Future Trends and Developments

The world of cybersecurity is constantly evolving, and IPsec is no exception. Here are some trends and developments to watch:

• Increased Use of Automation: Automation tools are becoming more common to simplify IPsec configuration and management.
• Cloud Integration: IPsec is increasingly being used in cloud environments to secure connections between cloud resources and on-premises networks.
• Quantum-Resistant Cryptography: As quantum computing becomes more advanced, there's a growing interest in post-quantum cryptography to protect against attacks.
• Simplified Management: Vendors are working to simplify the configuration and management of IPsec to make it easier to deploy and maintain.

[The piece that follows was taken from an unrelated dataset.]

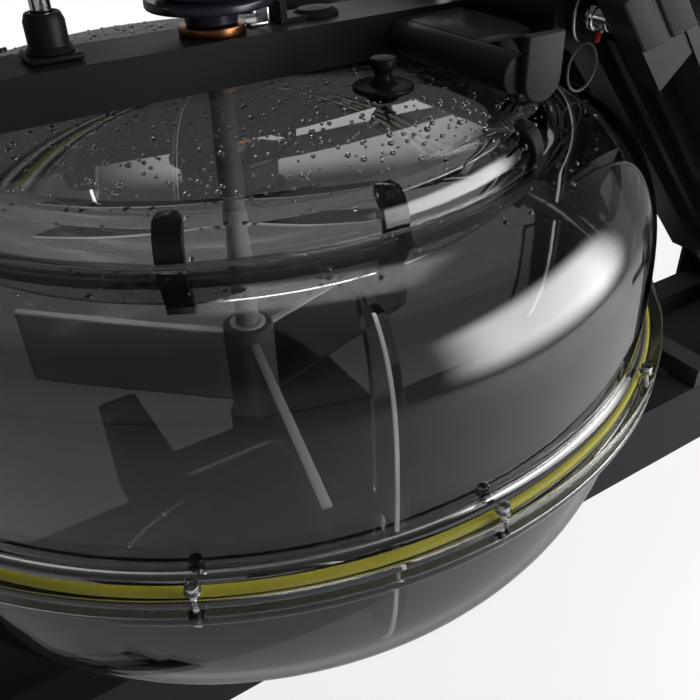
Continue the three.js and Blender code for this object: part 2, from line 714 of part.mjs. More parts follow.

Conclusion: IPsec, the Unsung Hero of Secure Communication

There you have it, guys! We've covered the ins and outs of IPsec protocols and operations, from what it is to how it works and where it's used. As we've seen, IPsec is a fundamental component of secure network communication, protecting your data from various threats. Whether you're using a VPN, accessing your work network remotely, or simply browsing the web, IPsec is likely working behind the scenes to keep your information safe.

So, next time you're online, take a moment to appreciate the unsung hero that is IPsec. It's the silent guardian, the watchful protector, ensuring that your digital life remains secure. Thanks for reading, and stay safe out there!